Reproduce the listing verbatim.

Source material:
-------

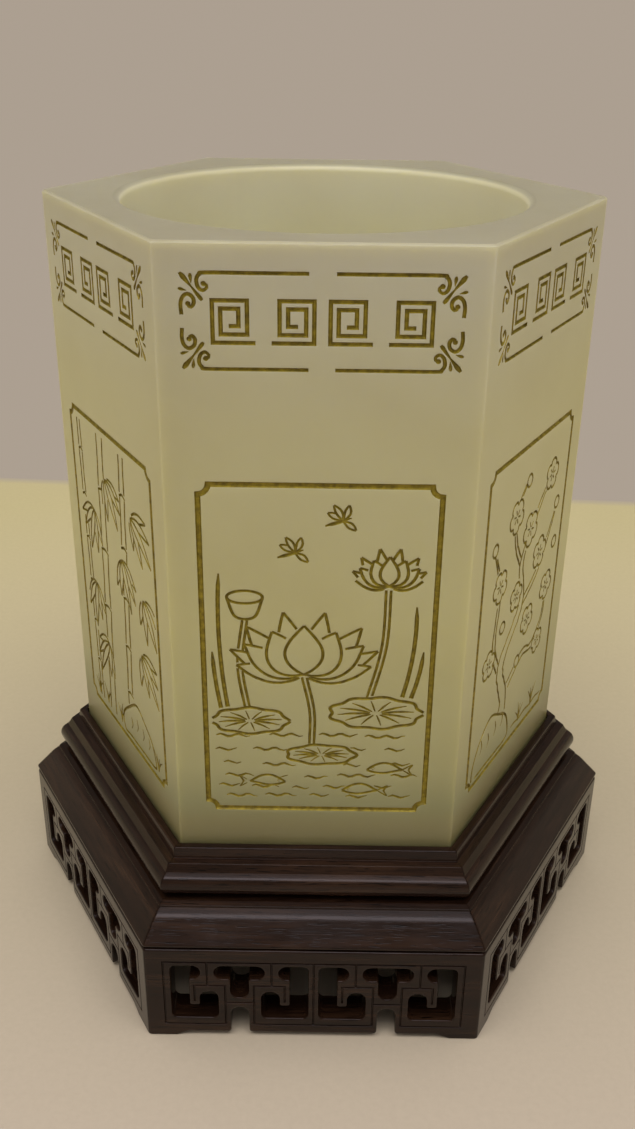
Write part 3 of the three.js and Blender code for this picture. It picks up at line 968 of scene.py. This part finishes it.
def draw_lotus(d):
    """A lotus pond: an open flower among leaves, a bud, a seed head, reeds, and fish below."""
    draw = np.random.default_rng(21)
    for place, face in (((-9.0, 54.0), 1), ((8.0, 52.2), -1), ((12.5, 57.0), -1)):
        draw_fish(d, place, face)
    flower, bud, head = np.array([-2.5, 77.5]), np.array([12.0, 95.5]), np.array([-12.8, 93.0])
    draw_lotus_flower(d, flower, 13.5, 0.86)
    draw_lotus_flower(d, bud, 6.5, 1.0)
    d.shape(ring(head, 3.1, 0.4))
    cup = np.array([(-3.1, -0.2), (-1.6, -3.9), (1.6, -3.9), (3.1, -0.2)])
    d.shape(spline(head + cup), 0.46)
    in_front = list(d.shapes)
    for centre, radius, squash, waves, _, _, pen in LOTUS_LEAVES:
        d.shape(ring(centre, radius, squash, waves, 0.05), pen)
    everything, d.shapes = d.shapes, in_front
    for centre, _, _, _, reach, squash, _ in LOTUS_LEAVES:
        for heading in np.arange(8, 360, 30):
            way = towards(heading, reach, squash)
            d.curve([centre + 0.16 * way, centre + 0.6 * way + (0, 0.12), centre + way], 0.4)
    d.shapes = everything
    for top, foot, bow in ((flower, (-1.0, 61.5), 0.8), (bud - (0, 0.2), (9.0, 71.5), 1.1),
                           (head - (0, 4.0), (-12.5, 69.5), -1.2)):
        for side in (-0.42, 0.42):
            stem = np.array([top, (top + foot) / 2 + (bow, 0), foot])
            d.curve(stem + (side, 0), 0.42, EVEN)
    t = np.linspace(0, 1, 7)[:, None]
    for foot, tip, bow in LOTUS_REEDS:
        reed = foot + np.subtract(tip, foot) * t + np.array((bow, 0)) * 4 * t * (1 - t)
        d.curve(reed, 0.62, (1.1, 0.35))
    draw_dragonfly(d, -4.5, 101.5)
    draw_dragonfly(d, 3.5, 107.5)
    draw_water(d, (50.6, 52.8, 55.4, 58.2, 61.3, 64.4), draw)


# Root of each leaf spray and its heading, then the lean and length of a spray's leaves
BAMBOO_SPRAYS = (
    ((-3, 104), -60), ((9.5, 101), -35), ((-10.5, 95), -110), ((3.5, 90), -75),
    ((13.5, 86), -60), ((-12.5, 78), -100), ((11, 73), -50), ((-7.5, 66), -120))
BAMBOO_LEAVES = ((0, 10.5), (-24, 9.0), (24, 9.0), (-46, 7.0), (46, 7.2))
# Foot, head, width and length of the joints of each cane
BAMBOO_CANES = (
    ((-8, 49), (-4.5, 113), 3.2, 13.0),
    ((2.5, 49), (6.5, 113), 2.4, 11.0),
    ((-14.5, 49), (-16, 113), 1.7, 9.5))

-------

Finished exercise:
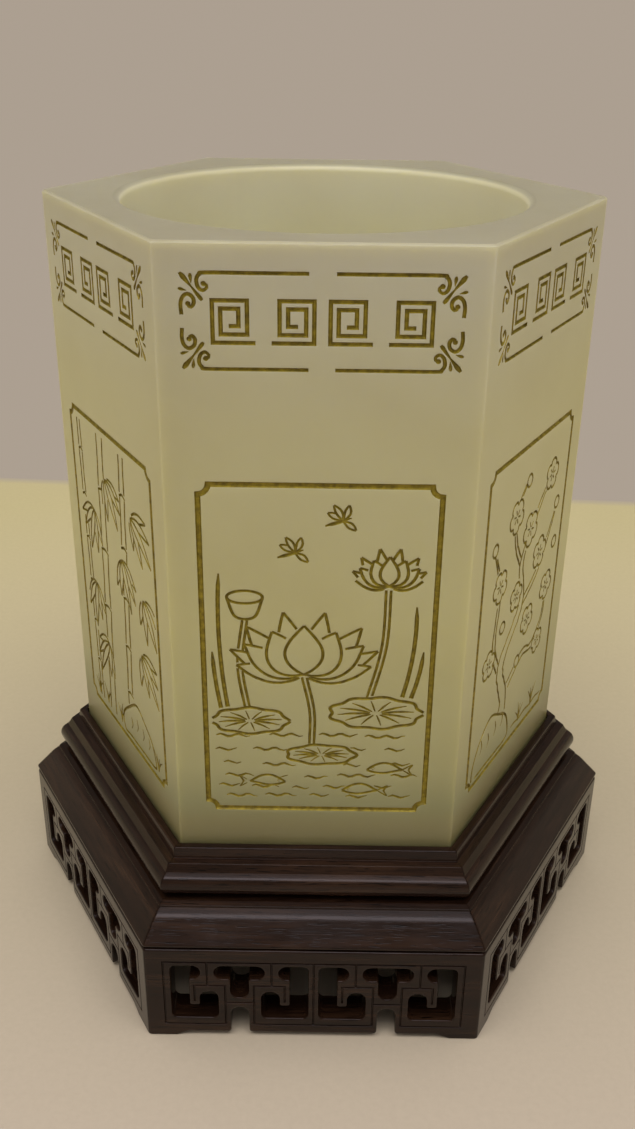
Write part 3 of the three.js and Blender code for this picture. It picks up at line 968 of scene.py. This part finishes it.
def draw_lotus(d):
    """A lotus pond: an open flower among leaves, a bud, a seed head, reeds, and fish below."""
    draw = np.random.default_rng(21)
    for place, face in (((-9.0, 54.0), 1), ((8.0, 52.2), -1), ((12.5, 57.0), -1)):
        draw_fish(d, place, face)
    flower, bud, head = np.array([-2.5, 77.5]), np.array([12.0, 95.5]), np.array([-12.8, 93.0])
    draw_lotus_flower(d, flower, 13.5, 0.86)
    draw_lotus_flower(d, bud, 6.5, 1.0)
    d.shape(ring(head, 3.1, 0.4))
    cup = np.array([(-3.1, -0.2), (-1.6, -3.9), (1.6, -3.9), (3.1, -0.2)])
    d.shape(spline(head + cup), 0.46)
    in_front = list(d.shapes)
    for centre, radius, squash, waves, _, _, pen in LOTUS_LEAVES:
        d.shape(ring(centre, radius, squash, waves, 0.05), pen)
    everything, d.shapes = d.shapes, in_front
    for centre, _, _, _, reach, squash, _ in LOTUS_LEAVES:
        for heading in np.arange(8, 360, 30):
            way = towards(heading, reach, squash)
            d.curve([centre + 0.16 * way, centre + 0.6 * way + (0, 0.12), centre + way], 0.4)
    d.shapes = everything
    for top, foot, bow in ((flower, (-1.0, 61.5), 0.8), (bud - (0, 0.2), (9.0, 71.5), 1.1),
                           (head - (0, 4.0), (-12.5, 69.5), -1.2)):
        for side in (-0.42, 0.42):
            stem = np.array([top, (top + foot) / 2 + (bow, 0), foot])
            d.curve(stem + (side, 0), 0.42, EVEN)
    t = np.linspace(0, 1, 7)[:, None]
    for foot, tip, bow in LOTUS_REEDS:
        reed = foot + np.subtract(tip, foot) * t + np.array((bow, 0)) * 4 * t * (1 - t)
        d.curve(reed, 0.62, (1.1, 0.35))
    draw_dragonfly(d, -4.5, 101.5)
    draw_dragonfly(d, 3.5, 107.5)
    draw_water(d, (50.6, 52.8, 55.4, 58.2, 61.3, 64.4), draw)


# Root of each leaf spray and its heading, then the lean and length of a spray's leaves
BAMBOO_SPRAYS = (
    ((-3, 104), -60), ((9.5, 101), -35), ((-10.5, 95), -110), ((3.5, 90), -75),
    ((13.5, 86), -60), ((-12.5, 78), -100), ((11, 73), -50), ((-7.5, 66), -120))
BAMBOO_LEAVES = ((0, 10.5), (-24, 9.0), (24, 9.0), (-46, 7.0), (46, 7.2))
# Foot, head, width and length of the joints of each cane
BAMBOO_CANES = (
    ((-8, 49), (-4.5, 113), 3.2, 13.0),
    ((2.5, 49), (6.5, 113), 2.4, 11.0),
    ((-14.5, 49), (-16, 113), 1.7, 9.5))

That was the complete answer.